Instruction: Draw out every line with the word "type" from the listing below.

Records supplied:
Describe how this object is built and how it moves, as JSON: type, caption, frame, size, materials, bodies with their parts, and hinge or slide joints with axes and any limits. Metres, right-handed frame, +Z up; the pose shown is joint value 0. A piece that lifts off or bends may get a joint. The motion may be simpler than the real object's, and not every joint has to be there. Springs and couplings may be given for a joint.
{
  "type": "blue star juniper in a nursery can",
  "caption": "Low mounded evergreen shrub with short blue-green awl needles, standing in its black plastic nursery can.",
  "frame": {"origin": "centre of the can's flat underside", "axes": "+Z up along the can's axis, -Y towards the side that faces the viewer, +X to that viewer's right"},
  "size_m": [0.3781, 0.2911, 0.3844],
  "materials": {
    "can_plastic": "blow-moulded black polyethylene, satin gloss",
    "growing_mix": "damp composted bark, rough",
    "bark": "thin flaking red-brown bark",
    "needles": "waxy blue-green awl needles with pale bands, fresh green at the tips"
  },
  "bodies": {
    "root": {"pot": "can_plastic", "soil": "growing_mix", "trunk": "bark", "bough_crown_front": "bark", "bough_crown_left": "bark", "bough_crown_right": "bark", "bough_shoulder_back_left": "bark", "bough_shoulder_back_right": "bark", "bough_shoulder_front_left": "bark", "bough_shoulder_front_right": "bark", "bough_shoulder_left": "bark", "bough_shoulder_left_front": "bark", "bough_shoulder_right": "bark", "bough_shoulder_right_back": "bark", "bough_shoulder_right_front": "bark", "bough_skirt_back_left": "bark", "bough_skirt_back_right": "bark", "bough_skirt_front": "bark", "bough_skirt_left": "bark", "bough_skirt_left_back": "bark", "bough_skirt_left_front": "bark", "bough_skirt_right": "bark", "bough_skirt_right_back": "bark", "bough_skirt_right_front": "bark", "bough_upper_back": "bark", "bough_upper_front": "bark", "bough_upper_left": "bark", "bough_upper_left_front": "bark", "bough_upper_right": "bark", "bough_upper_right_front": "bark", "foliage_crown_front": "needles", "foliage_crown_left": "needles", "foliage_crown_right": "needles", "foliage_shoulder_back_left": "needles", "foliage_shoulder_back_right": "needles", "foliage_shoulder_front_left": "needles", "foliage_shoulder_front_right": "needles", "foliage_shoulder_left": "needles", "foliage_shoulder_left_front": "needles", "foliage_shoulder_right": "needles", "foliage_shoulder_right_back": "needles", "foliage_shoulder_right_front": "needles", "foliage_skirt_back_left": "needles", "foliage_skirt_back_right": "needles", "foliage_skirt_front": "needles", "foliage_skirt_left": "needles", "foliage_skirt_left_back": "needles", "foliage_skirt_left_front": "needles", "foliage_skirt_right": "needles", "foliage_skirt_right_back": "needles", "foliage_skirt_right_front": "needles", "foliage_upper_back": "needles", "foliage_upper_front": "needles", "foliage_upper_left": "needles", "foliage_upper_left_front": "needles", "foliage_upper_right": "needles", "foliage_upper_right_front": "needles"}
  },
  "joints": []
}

---

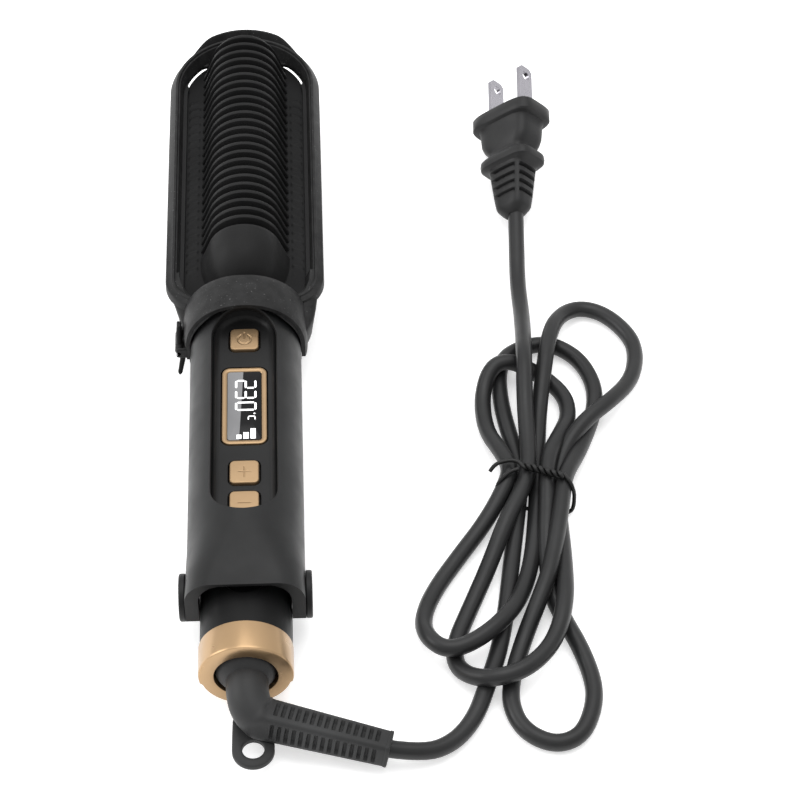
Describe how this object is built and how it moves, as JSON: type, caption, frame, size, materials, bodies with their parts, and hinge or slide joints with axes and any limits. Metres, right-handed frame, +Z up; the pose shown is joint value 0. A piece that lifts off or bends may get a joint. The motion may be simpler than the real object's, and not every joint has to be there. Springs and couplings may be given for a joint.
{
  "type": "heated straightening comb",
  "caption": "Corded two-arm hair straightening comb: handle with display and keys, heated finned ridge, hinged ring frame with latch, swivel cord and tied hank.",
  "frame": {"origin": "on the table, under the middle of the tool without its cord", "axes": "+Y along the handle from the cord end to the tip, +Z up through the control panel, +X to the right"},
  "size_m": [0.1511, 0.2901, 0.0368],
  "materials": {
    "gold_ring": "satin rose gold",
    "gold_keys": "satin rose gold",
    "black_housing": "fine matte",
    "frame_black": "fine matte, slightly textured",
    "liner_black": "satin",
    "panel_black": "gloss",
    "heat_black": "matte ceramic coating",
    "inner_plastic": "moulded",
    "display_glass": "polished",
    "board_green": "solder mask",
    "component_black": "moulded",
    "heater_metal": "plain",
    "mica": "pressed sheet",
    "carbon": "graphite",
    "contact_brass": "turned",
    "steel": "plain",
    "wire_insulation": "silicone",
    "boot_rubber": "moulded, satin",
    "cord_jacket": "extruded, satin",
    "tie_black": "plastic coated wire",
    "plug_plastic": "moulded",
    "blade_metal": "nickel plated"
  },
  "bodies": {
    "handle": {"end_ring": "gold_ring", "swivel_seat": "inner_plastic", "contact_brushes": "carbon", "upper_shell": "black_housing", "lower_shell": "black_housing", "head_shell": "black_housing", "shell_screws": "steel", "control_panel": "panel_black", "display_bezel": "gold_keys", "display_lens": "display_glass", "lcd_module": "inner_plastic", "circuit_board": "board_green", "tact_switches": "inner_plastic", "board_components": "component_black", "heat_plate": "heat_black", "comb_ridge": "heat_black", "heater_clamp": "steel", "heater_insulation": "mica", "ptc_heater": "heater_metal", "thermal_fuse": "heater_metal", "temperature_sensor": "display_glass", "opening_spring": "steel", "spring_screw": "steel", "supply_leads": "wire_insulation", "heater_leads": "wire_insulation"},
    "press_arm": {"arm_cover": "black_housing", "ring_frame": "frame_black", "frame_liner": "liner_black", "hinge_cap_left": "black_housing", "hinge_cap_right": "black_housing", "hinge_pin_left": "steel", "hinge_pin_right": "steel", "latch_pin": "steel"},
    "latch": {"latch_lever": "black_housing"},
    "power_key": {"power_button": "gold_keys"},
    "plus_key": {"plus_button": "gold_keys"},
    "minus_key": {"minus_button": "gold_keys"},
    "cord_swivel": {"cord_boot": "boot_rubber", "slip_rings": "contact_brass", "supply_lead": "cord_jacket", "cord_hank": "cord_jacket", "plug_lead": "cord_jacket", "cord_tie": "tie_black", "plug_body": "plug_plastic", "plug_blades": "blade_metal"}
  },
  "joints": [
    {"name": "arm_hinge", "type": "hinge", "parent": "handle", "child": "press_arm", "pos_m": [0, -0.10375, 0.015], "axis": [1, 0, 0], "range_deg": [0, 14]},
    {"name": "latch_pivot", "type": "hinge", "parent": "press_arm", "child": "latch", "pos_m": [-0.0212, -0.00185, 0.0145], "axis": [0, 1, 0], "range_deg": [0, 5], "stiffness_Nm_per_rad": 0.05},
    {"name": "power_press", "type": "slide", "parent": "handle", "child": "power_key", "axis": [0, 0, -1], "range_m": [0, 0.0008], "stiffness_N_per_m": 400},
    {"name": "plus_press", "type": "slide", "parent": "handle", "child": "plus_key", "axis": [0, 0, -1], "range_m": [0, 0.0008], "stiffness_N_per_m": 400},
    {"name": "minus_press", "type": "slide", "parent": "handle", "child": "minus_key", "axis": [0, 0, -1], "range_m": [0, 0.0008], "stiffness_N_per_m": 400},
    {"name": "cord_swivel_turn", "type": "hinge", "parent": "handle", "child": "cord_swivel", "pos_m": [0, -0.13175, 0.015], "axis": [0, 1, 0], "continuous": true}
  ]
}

Solution to the exercise:
Describe how this object is built and how it moves, as JSON: type, caption, frame, size, materials, bodies with their parts, and hinge or slide joints with axes and any limits. Metres, right-handed frame, +Z up; the pose shown is joint value 0. A piece that lifts off or bends may get a joint. The motion may be simpler than the real object's, and not every joint has to be there. Springs and couplings may be given for a joint.
  "type": "blue star juniper in a nursery can",
Describe how this object is built and how it moves, as JSON: type, caption, frame, size, materials, bodies with their parts, and hinge or slide joints with axes and any limits. Metres, right-handed frame, +Z up; the pose shown is joint value 0. A piece that lifts off or bends may get a joint. The motion may be simpler than the real object's, and not every joint has to be there. Springs and couplings may be given for a joint.
  "type": "heated straightening comb",
    {"name": "arm_hinge", "type": "hinge", "parent": "handle", "child": "press_arm", "pos_m": [0, -0.10375, 0.015], "axis": [1, 0, 0], "range_deg": [0, 14]},
    {"name": "latch_pivot", "type": "hinge", "parent": "press_arm", "child": "latch", "pos_m": [-0.0212, -0.00185, 0.0145], "axis": [0, 1, 0], "range_deg": [0, 5], "stiffness_Nm_per_rad": 0.05},
    {"name": "power_press", "type": "slide", "parent": "handle", "child": "power_key", "axis": [0, 0, -1], "range_m": [0, 0.0008], "stiffness_N_per_m": 400},
    {"name": "plus_press", "type": "slide", "parent": "handle", "child": "plus_key", "axis": [0, 0, -1], "range_m": [0, 0.0008], "stiffness_N_per_m": 400},
    {"name": "minus_press", "type": "slide", "parent": "handle", "child": "minus_key", "axis": [0, 0, -1], "range_m": [0, 0.0008], "stiffness_N_per_m": 400},
    {"name": "cord_swivel_turn", "type": "hinge", "parent": "handle", "child": "cord_swivel", "pos_m": [0, -0.13175, 0.015], "axis": [0, 1, 0], "continuous": true}